Exiles takes its title from Kent MacKenzie’s 1961 documentary about a group of young Native Americans who leave their reservation to move to a decaying part of Los Angeles in the 1950s. It is worth noting that many of Dosanjh’s artistic references are from artists associated with settler-colonies – Tracey Moffat and Shaun Tan are Australian; Stan Douglas and Cornelius Krieghoff, Canadian; and Gregory Crewdson and Todd Hido, American. Collectively their work engages with what it means to arrive at a new place, and to make a life there with people who may be different from you. To settle.
In postwar Britain, we have yet to develop a set of cohesive stories around the South Asian immigrant experience. Unlike immigrant communities from the Caribbean, there is no unifying story of the MS Windrush to serve as a near-mythic point of origin. A single point perspective is impossible to address the complexities of faith, caste and class of people of South Asian cultural heritage in Britain. Even the geography of ‘South Asia’ is contested given the historic movement of indentured South Asian labour within the British Empire in the 19th and early 20th centuries (for instance, to Africa, East Asia and the Caribbean); the 1947 partition of British India into independent nations of India and Pakistan; and, the 1971 creation of Bangladesh from what was previously East Pakistan.
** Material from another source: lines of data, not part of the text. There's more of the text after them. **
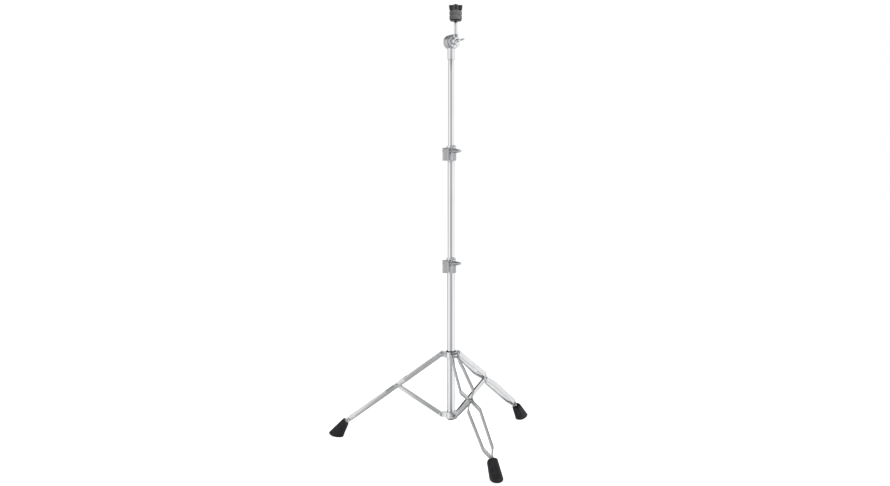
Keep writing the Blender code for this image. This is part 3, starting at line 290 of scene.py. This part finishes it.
def dull_nylon(name, colour):
    """Black nylon with a slight sheen."""
    material, tree, shader = new_material(name)
    shader.inputs["Specular IOR Level"].default_value = 0.3
    tinted(tree, shader, colour, noise_between(tree, 90, 0.85, 1.15))
    tree.links.new(noise_between(tree, 500, 0.32, 0.45, 4), shader.inputs["Roughness"])
    bumped(tree, shader, noise_between(tree, 1800, 0, 1, 3), 0.03 * MM, 0.5)
    return material


def pressed_felt(name, colour):
    """Wool felt: matted fibres that mottle the colour and roughen the surface."""
    material, tree, shader = new_material(name)
    shader.inputs["Roughness"].default_value = 1.0
    shader.inputs["Sheen Weight"].default_value = 0.35
    shader.inputs["Sheen Roughness"].default_value = 0.5
    shader.inputs["Specular IOR Level"].default_value = 0.1
    tinted(tree, shader, colour, noise_between(tree, 900, 0.55, 1.6, 8, (1, 1, 2.5)))
    bumped(tree, shader, noise_between(tree, 1500, 0, 1, 8, (1, 1, 3)), 0.5 * MM, 0.9)
    return material


def gloss_moulding(name, colour):
    """Glossy black moulding."""
    material, tree, shader = new_material(name)
    shader.inputs["Coat Weight"].default_value = 1.0
    shader.inputs["Coat Roughness"].default_value = 0.04
    tinted(tree, shader, colour, noise_between(tree, 40, 0.9, 1.1))
    tree.links.new(noise_between(tree, 260, 0.12, 0.20, 4), shader.inputs["Roughness"])
    bumped(tree, shader, noise_between(tree, 600, 0, 1, 2), 0.02 * MM, 0.4)
    return material


FINISHES = {
    "chrome": lambda: chrome_plate("chrome", colours().chrome, 0.05, 0.004 * MM),
    "cast_chrome": lambda: chrome_plate("cast_chrome", colours().chrome, 0.28, 0.03 * MM),
    "plated_steel": lambda: pressed_plate("plated_steel", colours().plated_steel),
    "rubber": lambda: moulded_rubber("rubber", colours().rubber),
    "nylon": lambda: dull_nylon("nylon", colours().nylon),
    "felt": lambda: pressed_felt("felt", colours().felt),
    "black_plastic": lambda: gloss_moulding("black_plastic", colours().black_plastic),
}
MADE = {}


def finish(slot):
    """Return the material of a slot, made once."""
    if slot not in MADE:
        MADE[slot] = FINISHES[slot]()
    return MADE[slot]


def middle_of(cad_node):
    """Return the middle of a CAD node's box."""
    low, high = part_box(cad_node)
    return (Vector(low) + Vector(high)) / 2


def tube_axis():
    """Return where the tubes' axis meets the floor."""
    middle = middle_of("base_tube")
    return Vector((middle.x, middle.y, 0))


def add_piece(name, mesh, slot, body):
    """Add a finished piece, which sits at the origin with its place in its mesh."""
    mesh.materials.clear()
    mesh.materials.append(finish(slot))
    piece = bpy.data.objects.new(name, mesh)
    bpy.context.scene.collection.objects.link(piece)
    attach(piece, body)
    return piece


def applied(piece):
    """Turn a piece and its modifiers into a plain mesh, and drop the piece."""
    bpy.context.view_layer.update()
    graph = bpy.context.evaluated_depsgraph_get()
    mesh = bpy.data.meshes.new_from_object(piece.evaluated_get(graph))
    bpy.data.objects.remove(piece)
    return mesh


def dressed(cad_node, edge=None, reshape=None):
    """Replace a CAD node by a merged, softly edged and smoothly shaded copy of it.

    Where reshape is given, it changes the points of the merged copy first.
    """
    source = frame["nodes"][cad_node]
    shape = bmesh.new()
    shape.from_mesh(source.data)
    bmesh.ops.remove_doubles(shape, verts=shape.verts, dist=MERGE)
    bmesh.ops.dissolve_limit(shape, angle_limit=FLAT_ANGLE, verts=shape.verts,
                             edges=shape.edges)
    if reshape:
        reshape(shape)
    mesh = bpy.data.meshes.new(cad_node)
    shape.to_mesh(mesh)
    shape.free()
    width = sizes().edge_break if edge is None else edge
    if width:
        draft = bpy.data.objects.new(cad_node + "_draft", mesh)
        bpy.context.scene.collection.objects.link(draft)
        bevel = draft.modifiers.new("Edges", "BEVEL")
        bevel.width = width
        bevel.segments = 2
        bevel.limit_method = "ANGLE"
        bevel.angle_limit = sizes().smooth_angle
        bevel.use_clamp_overlap = True
        mesh = applied(draft)
    mesh.shade_smooth()
    mesh.set_sharp_from_angle(angle=sizes().smooth_angle)
    piece = add_piece(cad_node + "_look", mesh, SLOT_OF[cad_node], BODY_OF[cad_node])
    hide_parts(cad_node)
    return piece


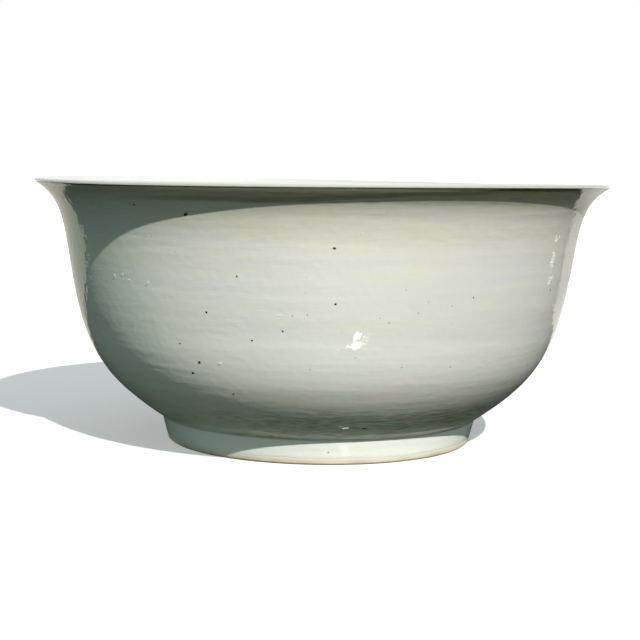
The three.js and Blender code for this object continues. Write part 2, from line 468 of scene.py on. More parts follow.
class Tree:
    """Adds nodes to a tree, each wired up as it is made."""

    def __init__(self, tree):
        self.tree = tree

    def link(self, source, target):
        self.tree.links.new(source, target)

    def fill(self, socket, value):
        """Links an input to a socket, or sets it to a value."""
        if isinstance(value, bpy.types.NodeSocket):
            self.link(value, socket)
        else:
            socket.default_value = value

    def add(self, kind, values=(), **settings):
        node = self.tree.nodes.new(kind)
        for name, value in settings.items():
            setattr(node, name, value)
        for name, value in values:
            self.fill(node.inputs[name], value)
        return node

    def group(self, group, values):
        """What a shader group puts out, placed here with its own values."""
        return self.add("ShaderNodeGroup", values.items(), node_tree=group).outputs

    def put_out(self, shader, kind="ShaderNodeOutputMaterial"):
        """Makes a shader what the material or the world shows."""
        self.link(shader.outputs[0], self.add(kind).inputs["Surface"])

    def math(self, operation, *values):
        return self.add("ShaderNodeMath", enumerate(values), operation=operation).outputs[0]

    def plus(self, first, second):
        return self.math("ADD", first, second)

    def minus(self, first, second):
        return self.math("SUBTRACT", first, second)

    def over(self, first, second):
        return self.math("DIVIDE", first, second)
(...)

By firmly planting his artistic project in the working class, post-industrial, communities of South Asian heritage in the Black Country, Dosanjh has taken on the task of creating a new form of ‘settler art’. In our post-Brexit times of divisive anti-immigrant rhetoric, echoing Enoch Powell, and often most stridently voiced by UK-born politicians from South Asian heritage immigrant families, Dosanjh’s artistic project seems not just timely, but an urgent cultural conversation. Without settling the past, there is no clear way forward.